Stavros form TileDB here. Here is a more verbose explanation. Up until before 2.0, TileDB was already powerful for the main applications we targeted at: geospatial and genomics. The support for both dense and sparse arrays and the way it handles data versioning made it quite unique vs. HDF5 and Zarr. But we noticed that most of the data scientists we were working with had a lot of data beyond genomic variants, LiDAR points and rasters. They had tons of dataframes. And they were using at least two storage engines, TileDB for arrays, and Parquet or a relational database for dataframes. If you are in a large organization, this a big pain.
In TileDB 2.0 we made a huge refactoring to support something seemingly simple: dimensions in sparse arrays that can have different types and that could even be strings. This allowed us to model any dataframe as a sparse array, effectively making TileDB act as a primary multi-dimensional index. In relational databases, this means that your data is sorted in an order on disk that favors your multi-column slicing enormously, so range search becomes rapid.
Therefore, what we are telling the community with this release is that you can have dense arrays, sparse arrays, and dataframes in a single embeddable library being integrated with pretty much every data science tool out there, so that data scientists never have to worry about backends, files, updates, or anything other than their scientific analysis. In other words, we believe the future of data science is more science.
Looking at the TileDB docs, I like the idea that you can store and manipulate array efficiently. It works like a columnar storage, but organized in tiles. I am not clear how it could scale to multiple nodes and how to do queries. Maybe it should be integrated into postgres.

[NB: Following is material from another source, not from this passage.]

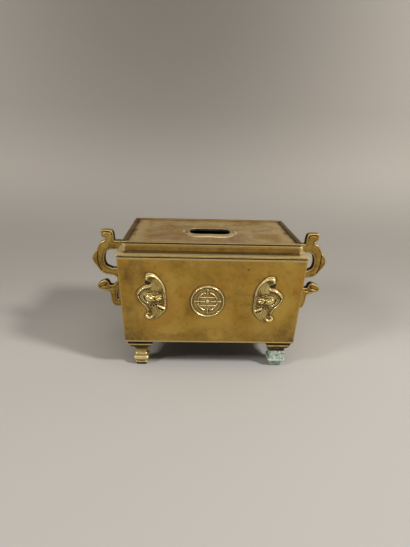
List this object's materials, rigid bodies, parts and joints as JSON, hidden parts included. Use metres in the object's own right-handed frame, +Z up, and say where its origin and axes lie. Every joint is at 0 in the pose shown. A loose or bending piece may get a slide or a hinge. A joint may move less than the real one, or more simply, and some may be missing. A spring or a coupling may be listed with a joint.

TileDB fully supports multi-writer/multi-reader, so scaling compute to multiple nodes is mostly about choosing the computation layer. We have integrations with Spark, Dask and PrestoDB for distributed compute. In our cloud product we also offer serverless UDFs and SQL (via MariaDB) to allow for scaling out computations elastically without managing your own clusters.
On the postgres side, we are looking at eventually adding a postgres storage engine, now that the new storage support is in PostgresSQL 11. To start with we have built a storage engine for MariaDB, as MariaDB has an excellent storage engine API, which I have past experience with. We hope to upstream the storage engine to MariaDB after the MariaDB 10.5 release.
(Reading https://tiledb.com/developer, the Github, or the blog - none of it shows me anything amazing)
Edit: browsing around the site, I finally found out what tileDB offers, and I'm still confused (too much fluff language) To save people time:
https://docs.tiledb.com/main/handling-dataframes
Multi-column slicing: By defining any subset of the columns as dimensions and due to TileDB's tiling flexibility, you can increase the pruning effectiveness of multi-column slicing, thus leading to better overall read performance. Essentially, a TileDB array acts as a primary multi-dimensional index on the columns selected as the array dimensions.
Data updates and versioning: TileDB offers rapid, parallel, cloud-optimized updates. All the update logic is pushed into the storage engine and is completely transparent to the user. TileDB also exposes useful time traveling functionality, such as reading arrays at time snapshots, effectively implementing data versioning built into a single embeddable library.
Partitioning: TileDB enables balanced partitioning, without limiting each partition to single column values. Moreover, we will soon expose API functions for dynamically selecting different partitioning schemes (e.g., on different subsets of columns with different orders), without the need for reorganizing/rewriting the array.
Sorting: All sorting is taken care of by TileDB internally with multi-threading.